==== SUPPLIED MATERIAL ====
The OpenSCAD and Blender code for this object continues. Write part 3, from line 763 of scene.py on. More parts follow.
====
==== SUPPLIED MATERIAL ====
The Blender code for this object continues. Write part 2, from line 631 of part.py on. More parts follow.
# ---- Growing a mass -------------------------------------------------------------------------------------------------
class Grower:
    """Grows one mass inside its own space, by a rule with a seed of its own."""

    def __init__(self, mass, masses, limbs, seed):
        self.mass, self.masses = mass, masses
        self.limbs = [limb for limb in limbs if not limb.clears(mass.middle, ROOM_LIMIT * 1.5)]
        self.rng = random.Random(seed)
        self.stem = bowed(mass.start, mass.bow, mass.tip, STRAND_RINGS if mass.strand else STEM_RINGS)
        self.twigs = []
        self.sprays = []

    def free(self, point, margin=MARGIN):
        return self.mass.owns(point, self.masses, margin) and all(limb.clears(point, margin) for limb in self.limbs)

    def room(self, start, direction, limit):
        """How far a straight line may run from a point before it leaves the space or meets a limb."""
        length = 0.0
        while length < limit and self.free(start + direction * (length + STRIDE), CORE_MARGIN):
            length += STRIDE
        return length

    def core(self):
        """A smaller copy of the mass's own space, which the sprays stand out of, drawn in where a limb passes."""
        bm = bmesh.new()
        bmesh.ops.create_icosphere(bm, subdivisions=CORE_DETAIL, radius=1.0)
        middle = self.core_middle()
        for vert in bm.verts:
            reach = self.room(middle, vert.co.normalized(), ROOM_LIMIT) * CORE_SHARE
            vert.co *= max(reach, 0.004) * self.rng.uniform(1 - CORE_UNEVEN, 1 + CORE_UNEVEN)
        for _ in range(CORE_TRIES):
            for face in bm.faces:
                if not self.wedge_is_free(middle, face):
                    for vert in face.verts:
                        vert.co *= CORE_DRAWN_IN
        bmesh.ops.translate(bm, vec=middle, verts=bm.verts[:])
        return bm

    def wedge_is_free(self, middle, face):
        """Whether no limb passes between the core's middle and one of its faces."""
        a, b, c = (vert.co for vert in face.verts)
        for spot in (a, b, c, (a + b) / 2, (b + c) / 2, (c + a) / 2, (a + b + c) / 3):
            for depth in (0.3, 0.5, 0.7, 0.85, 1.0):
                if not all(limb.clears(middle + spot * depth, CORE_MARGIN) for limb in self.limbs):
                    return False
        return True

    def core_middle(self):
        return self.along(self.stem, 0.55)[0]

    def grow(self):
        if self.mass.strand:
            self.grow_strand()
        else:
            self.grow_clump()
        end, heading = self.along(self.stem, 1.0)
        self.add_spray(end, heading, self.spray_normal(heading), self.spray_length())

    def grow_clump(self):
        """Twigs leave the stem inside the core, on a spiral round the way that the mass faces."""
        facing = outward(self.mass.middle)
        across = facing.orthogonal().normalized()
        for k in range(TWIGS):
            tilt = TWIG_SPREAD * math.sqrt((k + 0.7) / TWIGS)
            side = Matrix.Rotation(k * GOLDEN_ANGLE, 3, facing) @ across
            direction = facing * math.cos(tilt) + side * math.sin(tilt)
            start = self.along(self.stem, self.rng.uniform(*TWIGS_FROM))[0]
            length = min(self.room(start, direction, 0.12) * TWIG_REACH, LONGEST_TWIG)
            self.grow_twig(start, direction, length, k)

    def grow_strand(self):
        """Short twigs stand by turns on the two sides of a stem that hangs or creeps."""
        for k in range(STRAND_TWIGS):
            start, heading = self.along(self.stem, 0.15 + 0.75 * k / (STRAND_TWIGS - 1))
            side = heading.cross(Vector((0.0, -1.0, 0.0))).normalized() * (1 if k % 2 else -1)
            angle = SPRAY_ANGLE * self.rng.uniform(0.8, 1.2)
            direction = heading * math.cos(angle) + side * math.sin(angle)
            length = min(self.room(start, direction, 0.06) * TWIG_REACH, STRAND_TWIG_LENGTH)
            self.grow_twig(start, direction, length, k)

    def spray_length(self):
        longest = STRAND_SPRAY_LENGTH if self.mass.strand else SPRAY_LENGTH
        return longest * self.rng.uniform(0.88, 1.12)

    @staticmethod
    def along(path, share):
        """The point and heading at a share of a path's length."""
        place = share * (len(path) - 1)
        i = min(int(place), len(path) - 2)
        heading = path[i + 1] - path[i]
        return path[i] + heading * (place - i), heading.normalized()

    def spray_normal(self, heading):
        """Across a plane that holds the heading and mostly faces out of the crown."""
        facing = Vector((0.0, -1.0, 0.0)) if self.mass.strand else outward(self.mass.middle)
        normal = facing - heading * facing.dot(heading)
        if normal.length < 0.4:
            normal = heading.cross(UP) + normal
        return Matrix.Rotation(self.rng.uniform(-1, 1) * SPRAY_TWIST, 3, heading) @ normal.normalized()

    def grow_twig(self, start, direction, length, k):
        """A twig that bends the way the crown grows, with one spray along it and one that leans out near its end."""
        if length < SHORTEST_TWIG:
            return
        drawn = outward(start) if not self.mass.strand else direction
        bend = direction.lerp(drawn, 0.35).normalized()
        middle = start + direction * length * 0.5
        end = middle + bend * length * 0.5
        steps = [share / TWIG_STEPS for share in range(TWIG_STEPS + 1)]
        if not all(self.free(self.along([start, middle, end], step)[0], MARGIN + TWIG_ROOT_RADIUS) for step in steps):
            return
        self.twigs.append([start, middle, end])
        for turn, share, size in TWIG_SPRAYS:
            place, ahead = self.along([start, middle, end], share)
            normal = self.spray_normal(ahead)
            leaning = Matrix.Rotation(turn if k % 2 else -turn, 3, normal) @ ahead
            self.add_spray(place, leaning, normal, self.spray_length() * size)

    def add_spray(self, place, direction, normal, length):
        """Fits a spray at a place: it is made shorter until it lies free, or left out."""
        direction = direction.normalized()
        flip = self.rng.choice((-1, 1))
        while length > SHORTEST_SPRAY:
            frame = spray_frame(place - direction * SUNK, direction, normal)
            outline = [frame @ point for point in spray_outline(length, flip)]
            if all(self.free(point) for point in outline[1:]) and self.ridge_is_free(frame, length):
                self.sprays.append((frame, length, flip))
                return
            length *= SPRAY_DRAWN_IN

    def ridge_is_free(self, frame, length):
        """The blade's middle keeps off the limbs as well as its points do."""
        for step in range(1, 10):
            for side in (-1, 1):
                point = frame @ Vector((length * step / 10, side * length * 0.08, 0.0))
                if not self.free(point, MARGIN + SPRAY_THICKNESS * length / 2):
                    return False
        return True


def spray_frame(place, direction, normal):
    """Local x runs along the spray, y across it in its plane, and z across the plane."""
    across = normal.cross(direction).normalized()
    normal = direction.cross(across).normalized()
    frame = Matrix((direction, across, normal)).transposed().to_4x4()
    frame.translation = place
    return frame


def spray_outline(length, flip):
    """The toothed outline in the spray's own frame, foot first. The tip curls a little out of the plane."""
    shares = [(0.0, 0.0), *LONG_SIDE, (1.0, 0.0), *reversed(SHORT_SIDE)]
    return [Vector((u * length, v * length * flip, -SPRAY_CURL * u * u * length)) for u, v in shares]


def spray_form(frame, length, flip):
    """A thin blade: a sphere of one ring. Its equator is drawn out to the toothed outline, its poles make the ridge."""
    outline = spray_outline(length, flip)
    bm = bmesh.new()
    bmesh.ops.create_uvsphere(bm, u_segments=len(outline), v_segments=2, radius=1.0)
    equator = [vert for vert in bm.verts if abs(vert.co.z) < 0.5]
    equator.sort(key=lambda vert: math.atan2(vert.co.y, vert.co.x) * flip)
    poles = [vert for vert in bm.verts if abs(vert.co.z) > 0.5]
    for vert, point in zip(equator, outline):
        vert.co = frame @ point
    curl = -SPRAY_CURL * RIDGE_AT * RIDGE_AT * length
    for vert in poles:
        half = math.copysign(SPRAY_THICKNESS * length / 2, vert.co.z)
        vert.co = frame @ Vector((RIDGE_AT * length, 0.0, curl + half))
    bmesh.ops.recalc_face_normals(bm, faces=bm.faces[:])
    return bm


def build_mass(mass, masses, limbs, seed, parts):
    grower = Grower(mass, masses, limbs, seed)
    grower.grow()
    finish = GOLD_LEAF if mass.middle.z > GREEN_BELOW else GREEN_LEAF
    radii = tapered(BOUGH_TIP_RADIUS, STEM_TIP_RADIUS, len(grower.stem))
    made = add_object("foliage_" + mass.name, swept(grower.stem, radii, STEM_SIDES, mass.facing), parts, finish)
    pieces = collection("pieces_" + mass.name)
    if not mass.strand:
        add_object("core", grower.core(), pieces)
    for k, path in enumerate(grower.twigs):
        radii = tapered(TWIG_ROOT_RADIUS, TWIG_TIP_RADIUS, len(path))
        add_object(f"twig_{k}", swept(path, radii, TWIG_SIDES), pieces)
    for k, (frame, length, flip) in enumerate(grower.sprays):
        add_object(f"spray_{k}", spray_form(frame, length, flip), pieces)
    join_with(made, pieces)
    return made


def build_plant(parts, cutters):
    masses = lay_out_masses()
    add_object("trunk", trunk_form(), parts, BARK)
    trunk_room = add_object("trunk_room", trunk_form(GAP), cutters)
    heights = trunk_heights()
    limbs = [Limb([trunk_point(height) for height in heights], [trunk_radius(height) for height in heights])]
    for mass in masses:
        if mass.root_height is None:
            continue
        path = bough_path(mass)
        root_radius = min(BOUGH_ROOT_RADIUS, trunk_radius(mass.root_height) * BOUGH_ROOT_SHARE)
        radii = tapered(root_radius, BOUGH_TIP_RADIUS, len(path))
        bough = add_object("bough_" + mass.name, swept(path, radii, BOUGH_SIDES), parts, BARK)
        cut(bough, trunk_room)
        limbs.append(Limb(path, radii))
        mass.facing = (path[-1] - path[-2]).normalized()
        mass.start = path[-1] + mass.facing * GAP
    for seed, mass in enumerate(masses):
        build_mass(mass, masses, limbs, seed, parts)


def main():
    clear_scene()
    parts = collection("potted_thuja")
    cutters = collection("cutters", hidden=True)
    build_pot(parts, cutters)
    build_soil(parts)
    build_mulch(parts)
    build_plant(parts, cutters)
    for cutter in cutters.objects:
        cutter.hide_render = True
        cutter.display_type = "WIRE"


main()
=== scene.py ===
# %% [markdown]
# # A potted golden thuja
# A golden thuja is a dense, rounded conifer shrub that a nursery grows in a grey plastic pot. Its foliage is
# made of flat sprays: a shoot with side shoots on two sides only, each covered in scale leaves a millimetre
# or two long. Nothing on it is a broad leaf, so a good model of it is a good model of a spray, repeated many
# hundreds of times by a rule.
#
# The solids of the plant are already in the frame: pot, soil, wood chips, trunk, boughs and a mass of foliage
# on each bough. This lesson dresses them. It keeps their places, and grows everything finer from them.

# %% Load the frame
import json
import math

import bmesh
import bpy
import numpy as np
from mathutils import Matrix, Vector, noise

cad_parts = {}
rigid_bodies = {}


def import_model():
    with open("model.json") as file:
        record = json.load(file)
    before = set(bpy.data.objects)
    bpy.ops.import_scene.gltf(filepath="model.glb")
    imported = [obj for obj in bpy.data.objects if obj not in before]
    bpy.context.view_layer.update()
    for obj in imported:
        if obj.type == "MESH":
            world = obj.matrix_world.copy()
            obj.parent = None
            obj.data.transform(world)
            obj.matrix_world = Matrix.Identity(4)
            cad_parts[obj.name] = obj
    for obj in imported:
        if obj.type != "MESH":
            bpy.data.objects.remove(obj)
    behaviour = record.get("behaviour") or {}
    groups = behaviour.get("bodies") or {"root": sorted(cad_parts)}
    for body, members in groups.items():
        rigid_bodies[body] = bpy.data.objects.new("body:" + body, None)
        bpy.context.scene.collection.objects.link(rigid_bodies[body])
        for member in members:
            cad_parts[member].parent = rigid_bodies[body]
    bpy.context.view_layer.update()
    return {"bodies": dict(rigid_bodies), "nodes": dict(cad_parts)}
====
SET TASK — Each line from the one holding "for cutter in" to the one holding "import math", those two included, is to be transcribed exactly, and no other line.

THE REPLY —
    for cutter in cutters.objects:
        cutter.hide_render = True
        cutter.display_type = "WIRE"


main()
=== scene.py ===
# %% [markdown]
# # A potted golden thuja
# A golden thuja is a dense, rounded conifer shrub that a nursery grows in a grey plastic pot. Its foliage is
# made of flat sprays: a shoot with side shoots on two sides only, each covered in scale leaves a millimetre
# or two long. Nothing on it is a broad leaf, so a good model of it is a good model of a spray, repeated many
# hundreds of times by a rule.
#
# The solids of the plant are already in the frame: pot, soil, wood chips, trunk, boughs and a mass of foliage
# on each bough. This lesson dresses them. It keeps their places, and grows everything finer from them.

# %% Load the frame
import json
import math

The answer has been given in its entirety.